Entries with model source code
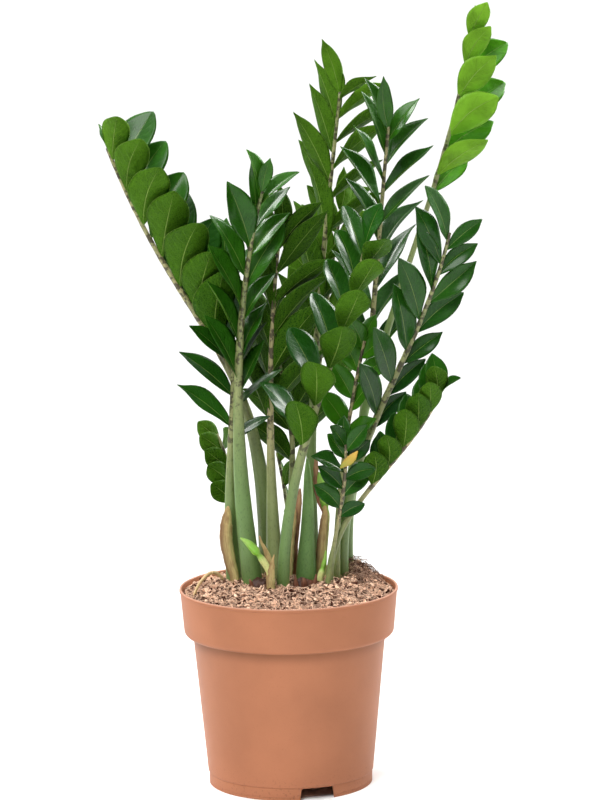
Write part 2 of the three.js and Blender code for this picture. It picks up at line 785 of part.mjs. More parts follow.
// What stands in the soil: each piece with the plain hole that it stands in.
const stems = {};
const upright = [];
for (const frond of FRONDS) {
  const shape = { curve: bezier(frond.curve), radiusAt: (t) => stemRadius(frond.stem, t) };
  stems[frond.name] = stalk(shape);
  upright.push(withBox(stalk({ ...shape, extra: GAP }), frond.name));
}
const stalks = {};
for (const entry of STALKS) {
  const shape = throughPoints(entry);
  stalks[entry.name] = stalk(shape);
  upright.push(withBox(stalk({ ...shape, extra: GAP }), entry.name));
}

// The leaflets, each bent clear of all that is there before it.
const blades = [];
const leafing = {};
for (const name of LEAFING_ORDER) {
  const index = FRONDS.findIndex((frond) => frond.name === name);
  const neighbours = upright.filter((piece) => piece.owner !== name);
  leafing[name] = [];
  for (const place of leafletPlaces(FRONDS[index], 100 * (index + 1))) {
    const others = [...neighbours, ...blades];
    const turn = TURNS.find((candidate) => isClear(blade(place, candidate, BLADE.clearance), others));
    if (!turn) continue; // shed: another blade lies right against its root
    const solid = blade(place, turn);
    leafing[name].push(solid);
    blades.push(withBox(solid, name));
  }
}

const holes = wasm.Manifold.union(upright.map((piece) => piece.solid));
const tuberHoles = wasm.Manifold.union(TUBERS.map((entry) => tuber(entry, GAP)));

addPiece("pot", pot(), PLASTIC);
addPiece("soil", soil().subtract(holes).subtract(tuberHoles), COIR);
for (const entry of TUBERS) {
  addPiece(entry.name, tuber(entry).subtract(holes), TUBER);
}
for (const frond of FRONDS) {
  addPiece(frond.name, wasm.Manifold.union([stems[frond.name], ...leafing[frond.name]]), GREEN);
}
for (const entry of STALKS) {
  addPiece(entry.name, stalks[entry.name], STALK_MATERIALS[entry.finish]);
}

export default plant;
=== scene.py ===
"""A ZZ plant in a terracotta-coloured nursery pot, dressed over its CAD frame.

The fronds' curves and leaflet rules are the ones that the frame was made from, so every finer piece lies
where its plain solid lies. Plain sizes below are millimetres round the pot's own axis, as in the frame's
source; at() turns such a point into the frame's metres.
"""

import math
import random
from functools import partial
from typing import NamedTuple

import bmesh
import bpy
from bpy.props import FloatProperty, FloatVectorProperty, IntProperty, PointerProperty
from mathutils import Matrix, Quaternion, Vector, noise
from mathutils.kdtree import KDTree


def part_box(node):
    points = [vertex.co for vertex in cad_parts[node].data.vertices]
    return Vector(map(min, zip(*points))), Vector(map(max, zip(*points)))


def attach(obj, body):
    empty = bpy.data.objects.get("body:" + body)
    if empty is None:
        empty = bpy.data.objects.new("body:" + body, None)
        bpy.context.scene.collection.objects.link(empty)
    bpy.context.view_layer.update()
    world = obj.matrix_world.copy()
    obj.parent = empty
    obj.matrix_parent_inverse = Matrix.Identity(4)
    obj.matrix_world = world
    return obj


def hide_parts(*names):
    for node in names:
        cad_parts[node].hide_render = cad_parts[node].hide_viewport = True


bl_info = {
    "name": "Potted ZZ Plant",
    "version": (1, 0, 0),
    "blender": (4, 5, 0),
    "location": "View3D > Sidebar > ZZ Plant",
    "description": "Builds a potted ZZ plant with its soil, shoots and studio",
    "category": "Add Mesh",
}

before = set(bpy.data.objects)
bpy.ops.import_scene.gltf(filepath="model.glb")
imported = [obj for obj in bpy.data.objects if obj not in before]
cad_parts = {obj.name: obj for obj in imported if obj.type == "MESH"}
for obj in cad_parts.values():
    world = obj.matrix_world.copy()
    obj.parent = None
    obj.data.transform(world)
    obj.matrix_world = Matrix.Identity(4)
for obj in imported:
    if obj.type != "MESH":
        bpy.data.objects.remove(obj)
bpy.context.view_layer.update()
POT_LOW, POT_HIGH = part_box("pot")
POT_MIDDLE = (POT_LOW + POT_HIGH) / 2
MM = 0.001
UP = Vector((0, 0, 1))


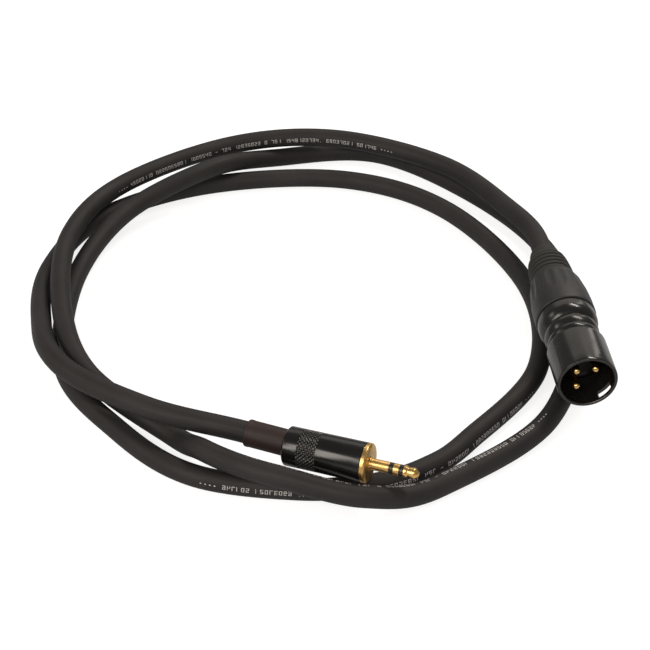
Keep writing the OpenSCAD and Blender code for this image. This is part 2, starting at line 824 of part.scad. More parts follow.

■ EXERCISE OBJECTIVE
Take every line from the one containing "obj.parent = None" to the end of the listing and output it exactly, with nothing else.

■ OUTPUT
    obj.parent = None
    obj.data.transform(world)
    obj.matrix_world = Matrix.Identity(4)
for obj in imported:
    if obj.type != "MESH":
        bpy.data.objects.remove(obj)
bpy.context.view_layer.update()
POT_LOW, POT_HIGH = part_box("pot")
POT_MIDDLE = (POT_LOW + POT_HIGH) / 2
MM = 0.001
UP = Vector((0, 0, 1))


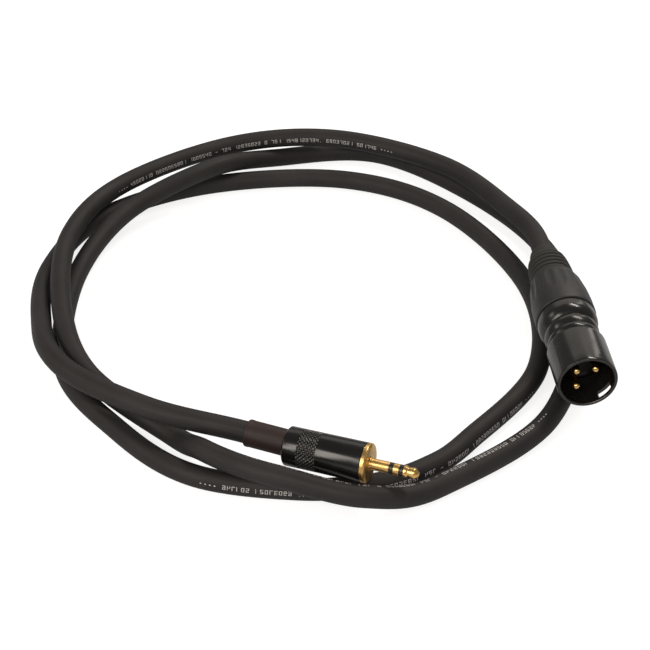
Keep writing the OpenSCAD and Blender code for this image. This is part 2, starting at line 824 of part.scad. More parts follow.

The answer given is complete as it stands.